Today's exercise world offers an exceptional variety to trainees when it comes to equipment. Weight vests are one of the more versatile pieces of equipment that can be used for multiple purposes and benefits to aid in your pursuit of health and fitness.

Weight vests are exactly as they sound: vests with varying loads built right in. These vests are worn over the torso and provide varying amounts of resistance. Resistance training performed on its own is a great for strength, mass and also power builder for athletes. However, when resistance training is combined with use of a weight vest, the potential for performance is enhanced. Benefits from wearing weight vests are seen in both strength training and anaerobic activities. Carrying extra weight during exercise requires added strength and oxygen consumption, which in turn makes the body adapt by increasing strength and anaerobic capacity.

The cardiovascular system has to work harder as a result of the added resistance, which will in turn strengthen an individual’s VO2 Max (a measure of the body’s ability to consume oxygen) and their lactate threshold (the exercise intensity at which lactate begins to accumulate in the blood).

As well as making you stronger and enhancing workload capacity, wearing a weighted vest when doing sprint work or walking will increase the load transmitted through your bones/joints. The extra loading can result in increased bone mass by stimulating osteoblasts cells to lay down new bone material in response to the new demands being placed on you. So bones become stronger and denser to handle the extra weight.

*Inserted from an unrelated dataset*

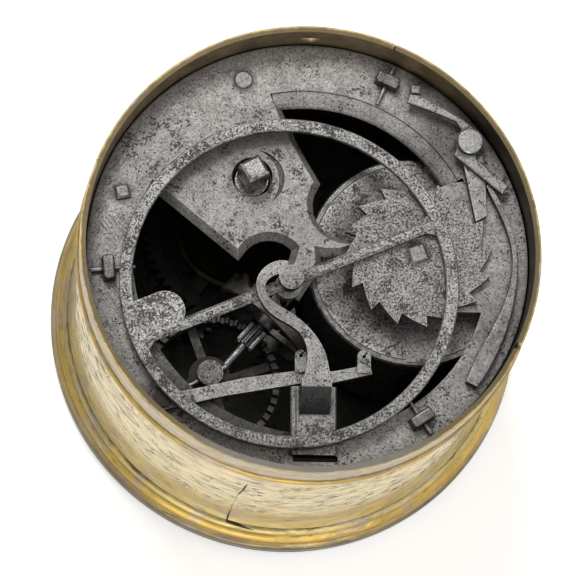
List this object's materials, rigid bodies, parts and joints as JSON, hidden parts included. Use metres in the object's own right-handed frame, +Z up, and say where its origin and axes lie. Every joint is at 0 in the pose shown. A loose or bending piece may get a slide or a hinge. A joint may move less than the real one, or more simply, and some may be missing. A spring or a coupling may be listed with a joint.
{
  "type": "drum clock",
  "caption": "Round gilt brass drum clock, open at the back, with an iron movement: balance ring and cock, fusee, spring barrel, ratchet and click, and a single hour hand under the foot.",
  "frame": {"origin": "middle of the foot's resting plane, on the case axis", "axes": "+Z up out of the open back along the case axis, +X to the right in the back view (towards the spring barrel), +Y towards the winding square and the peep hole in the rim"},
  "size_m": [0.1, 0.1, 0.062],
  "materials": {
    "gilt": "worn satin gilding",
    "brass": "dull",
    "silvered": "silvered, dull",
    "iron": "pitted, brushed",
    "steel": "worn bright",
    "blued": "blued"
  },
  "bodies": {
    "case": {"case_body": "gilt", "case_pins": "steel", "dial_plate": "brass", "chapter_ring": "silvered", "touch_pins": "steel", "front_plate": "iron", "pillars": "iron", "pillar_pins": "steel", "back_plate": "iron", "plate_rivets": "steel", "cock_base": "iron", "cock_rivets": "steel", "balance_cock": "iron", "click_stud": "steel", "stop_stub": "steel", "click_spring": "steel", "crown_potence": "iron", "crown_stud": "steel", "cross_pin": "steel", "verge_potence": "iron", "intermediate_cock": "iron", "bristle_pivot": "steel"},
    "balance": {"balance_wheel": "iron", "verge_staff": "steel"},
    "crown": {"crown_wheel": "iron", "crown_arbor": "steel"},
    "contrate": {"contrate_wheel": "iron", "contrate_arbor": "steel"},
    "intermediate": {"intermediate_wheel": "iron", "intermediate_arbor": "steel"},
    "fusee": {"fusee_cone": "iron", "great_wheel": "iron", "fusee_arbor": "steel", "motion_pinion": "steel"},
    "hour": {"hour_wheel": "iron", "hour_arbor": "steel", "hour_hand": "blued"},
    "barrel": {"barrel_drum": "iron", "barrel_cover": "iron", "mainspring": "steel"},
    "spring_arbor": {"barrel_arbor": "steel", "ratchet_wheel": "iron"},
    "click_group": {"click": "iron", "click_lever": "iron"},
    "bristle": {"bristle_arm": "iron"}
  },
  "joints": [
    {"name": "balance_swing", "type": "hinge", "parent": "case", "child": "balance", "pos_m": [-0.004, -0.0065, 0.058], "axis": [0, 0, 1], "range_deg": [-50, 50]},
    {"name": "contrate_turn", "type": "hinge", "parent": "case", "child": "contrate", "pos_m": [-0.01764, -0.02247, 0.038], "axis": [0, 0, 1], "continuous": true},
    {"name": "crown_turn", "type": "hinge", "parent": "case", "child": "crown", "pos_m": [-0.01907, -0.02414, 0.0415], "axis": [0.6494, 0.7604, 0], "continuous": true},
    {"name": "intermediate_turn", "type": "hinge", "parent": "case", "child": "intermediate", "pos_m": [-0.01969, -0.00523, 0.016], "axis": [0, 0, 1], "continuous": true},
    {"name": "fusee_turn", "type": "hinge", "parent": "case", "child": "fusee", "pos_m": [-0.0112, 0.0155, 0.03], "axis": [0, 0, 1], "continuous": true},
    {"name": "hour_turn", "type": "hinge", "parent": "case", "child": "hour", "pos_m": [0, 0, 0.006], "axis": [0, 0, 1], "continuous": true},
    {"name": "barrel_turn", "type": "hinge", "parent": "case", "child": "barrel", "pos_m": [0.0214, 0.0003, 0.035], "axis": [0, 0, 1], "continuous": true},
    {"name": "ratchet_turn", "type": "hinge", "parent": "case", "child": "spring_arbor", "pos_m": [0.0214, 0.0003, 0.056], "axis": [0, 0, 1], "range_deg": [-17, 0]},
    {"name": "click_turn", "type": "hinge", "parent": "case", "child": "click_group", "pos_m": [0.0319, 0.0233, 0.056], "axis": [0, 0, 1], "range_deg": [0, 6.1], "deforming": ["click_spring"]},
    {"name": "bristle_turn", "type": "hinge", "parent": "case", "child": "bristle", "pos_m": [-0.0284, -0.03, 0.056], "axis": [0, 0, 1], "range_deg": [0, 8]}
  ],
  "couplings": [
    {"joint": "crown_turn", "follows": "contrate_turn", "ratio": 7.5},
    {"joint": "intermediate_turn", "follows": "contrate_turn", "ratio": -0.16667},
    {"joint": "fusee_turn", "follows": "contrate_turn", "ratio": 0.02381},
    {"joint": "hour_turn", "follows": "contrate_turn", "ratio": -0.005291},
    {"joint": "barrel_turn", "follows": "contrate_turn", "ratio": 0.01119},
    {"joint": "click_turn", "follows": "ratchet_turn", "ratio": -0.35}
  ]
}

Another factor to take into account for the use of a Vest is variation, which is a part of a successful exercise program. Weight vests provide a great tool for variation for the simplest exercises such as push ups, Bodyweight squats, pull ups, burpees, etc...This is also great for travel or when you are at home and need to get a quick workout in.

 

Considerations before implementing a weight vest

Although there are many benefits of weight vests they should be gradually built into your exercise plan. As with any other type of exercise, overtraining is possible.

You also have to watch the amount of weight you initially use in the vest, because to much load can have a negative effect. For example if the vest is too heavy when running, you may run using a different technique like a shorter stride pattern, which alters your technique, Then when you return to running without a vest it may mean that you may not be able to run better. Also wearing a vest that is too heavy increases the impact and forces that are taken by your joints, which can lead to injury. So make sure you start with a light load to minimize the risk of injury, and gradually work your way up from there whether it’s with running , push ups, burpees, etc.. It’s always about progressive overload over time.